There is, they reckon, about a 10 percent chance of a temperature increase exceeding 6 degrees Celsius, or 11 degrees Fahrenheit. That would be a civilizational catastrophe, orders of magnitude more dangerous than the likely warming scenarios, and potentially on a scale that could threaten human life. Even if the likely scenarios were completely harmless, the far-right tail alone is horrific enough to justify significant steps. After all, they argue, people do not accept a 10 percent likelihood of a fatal car crash or terrorist attack. Wagner and Weitzman are economists well versed in climate science who bolster their case with a rigorous analysis of both science and probability.

Stephens’s column can be summed up as “NFL scouts were wrong about Tom Brady and Ryan Leaf so what makes scientists so confident about the laws of thermodynamics?” and, equally compelling, “overestimating risk is bad.”

But as I was going to point out until Jon did it first, underestimating risk is bad too! Isn’t that just an amazing insight?
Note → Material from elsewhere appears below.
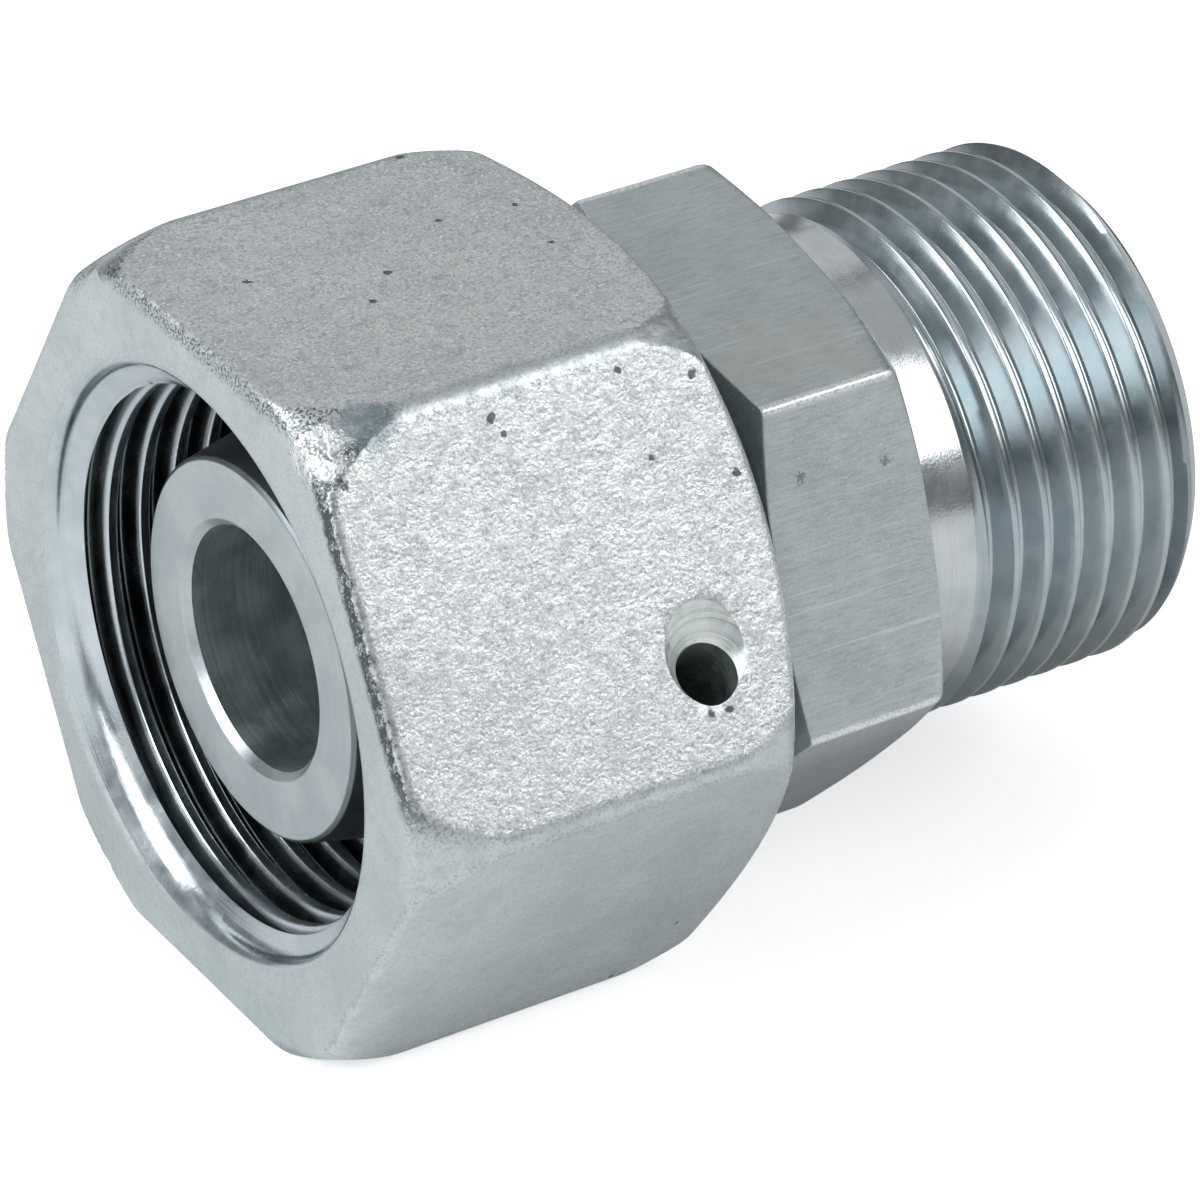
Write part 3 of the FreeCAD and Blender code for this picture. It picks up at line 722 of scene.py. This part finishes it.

Now where’s my $4000 (or whatever) that the Times is paying Stephens per column?

On a far more serious note, I myself find it difficult to imagine any even slightly plausible political solution to the climate change crisis.  Probably the most preposterous thing in Stephens’s column hasn’t gotten much notice: his claim that if scientists and their allies talked differently about climate change, people would be more willing to consider making sacrifices now to avoid worse consequences 25 and 50 and 75 years from now.

Ultimately the problem with doing something/anything substantive about climate change has very little to do with empirical uncertainty (let alone the rhetorical presentation of that uncertainty), and everything to do with the likely fact that the vast majority of people are simply not willing to make significant sacrifices of any kind today to avert down the road disasters, assuming we’re talking about a several-decade time horizon.  Throw in the biggest collective action problem of all time, and nothing is going to change until it’s far too late to do anything about whatever does end up happening.   So we had better pray for a technological miracle or three, or the opening of the Seventh Seal, with the latter being the preferred solution to the problem among what Mencken called the plain folks of the land.